从那时起,开发出新幅面尺寸的细尾,开始陆续为Chanel、LV等奢侈品品牌提供室内装饰布料,用于墙面、椅子、窗帘等,也和MIHARAYASUHIRO等时尚品牌合作开发了各种产品。他们的客户名单,陆续扩展到爱马仕、宝格丽、卡地亚、梵克雅宝、徕卡相机、格拉夫、MIKIMOTO等。
這些转变的发生,距今并没有多久。那位在纽约Dior门店外深受感动的细尾家的新一代——细尾真孝,虽然一直生活在这样一个沿袭着传统技艺的街区里,直到十多年前还没有一点要继承家业的意思。
他的家里一直保留着一组代代相传的屏风,上面是日本、泰国等皇室向他们家族定制的各种布料纹样。那时候,他们会花半年到一年制作“一反”布。
“做和服太保守了。”比起继承、传承这种花时间创造美的“责任”,“我想做更有创意的行业。最初,我想做音乐人养活自己。”
他在念书时被Sex Pistols乐队的那首《Anarchy in the U.K.》(英国的无政府主义)吸引,出了社会,比起生意,他更愿意玩朋克乐队,却毫不意外地遇到了生存问题。他接了电视广告、时尚T台秀,甚至夜店DJ用的音乐合作,但这些单次合约根本没有办法让生活稳定持续。
“因为没有市场。”他反省说。“那就只能自己创造市场。”他还是没回到西阵织这个行业。
喜欢音乐、并且创立了街头时尚品牌UNDERCOVER的设计师高桥盾曾是细尾真孝理想中的模样。他估摸着,将音乐与时尚结合起来,能形成一个系统,从而为生活提供稳定支持。他在2003年到2004年间发现了上海泰康路,当时,那里有一些中国名人的工作室,也有美国、欧洲的模特公司设点,聚集了一小撮来自全球各地的创作者和艺人,还有些人在工厂旧址开了店。
“真是个像纽约的,安迪·沃霍尔那个时代汇集各种各样有趣人士的地方!”细尾真孝租了糖果工厂旧址的阁楼——当时还挺便宜——与一楼的店铺,在上海做了个面向日本市场的时尚品牌,他想和那些有趣的创作者一起住上海。
按照细尾真孝的战略,这桩生意应该以上海为据点,渐渐地可以去东京办展,把东西卖到东京的买手店。制作上,他选择了日本的工厂,也有一部分产品用到上海的手工刺绣。他也考虑了创新,亲自参与了布料研发。

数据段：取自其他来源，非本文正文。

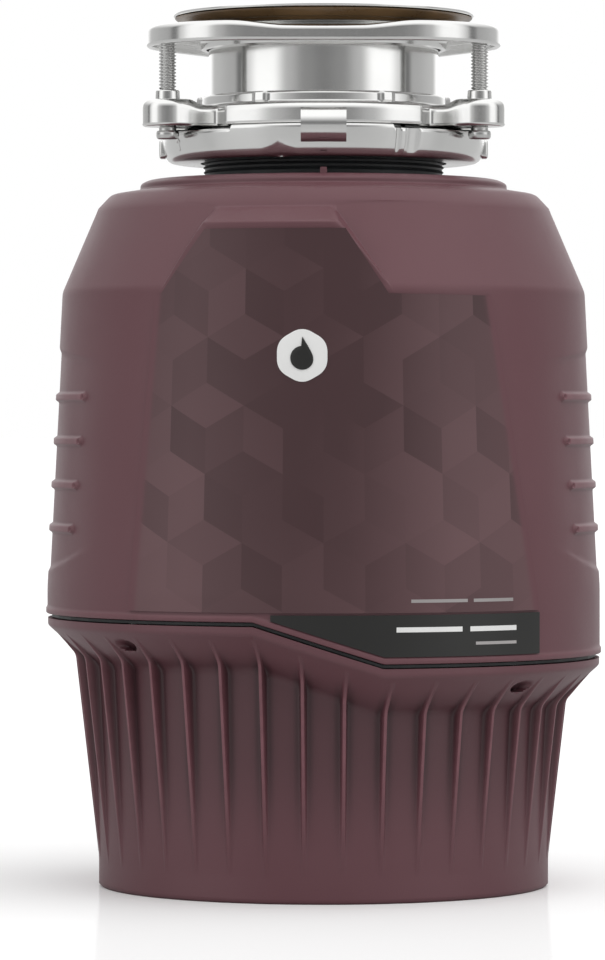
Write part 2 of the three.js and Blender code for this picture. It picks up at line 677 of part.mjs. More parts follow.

即便如此,细尾真孝还是碰壁了。“我不知道该怎么持续地提高销售额。”他承认。虽然在东京有了一些合作与好的评价,但是这样生意没法持续,他的成本率(成本占据销售价格的比例)大概是60%。这个品牌他只做了两年。“这个公司本来也是为了继续做音乐才做的事业,结果很忙,没时间做音乐,也关了公司。”
细尾真孝意识到自己缺乏做生意的知识,决定去首饰公司4℃好好上班。那是一间大型上市公司,在那里,他从生产管理、商品开发,到品牌、市场、营销、公共关系,全部都系统学习了一遍。“我和各部门的人都聊了一轮。”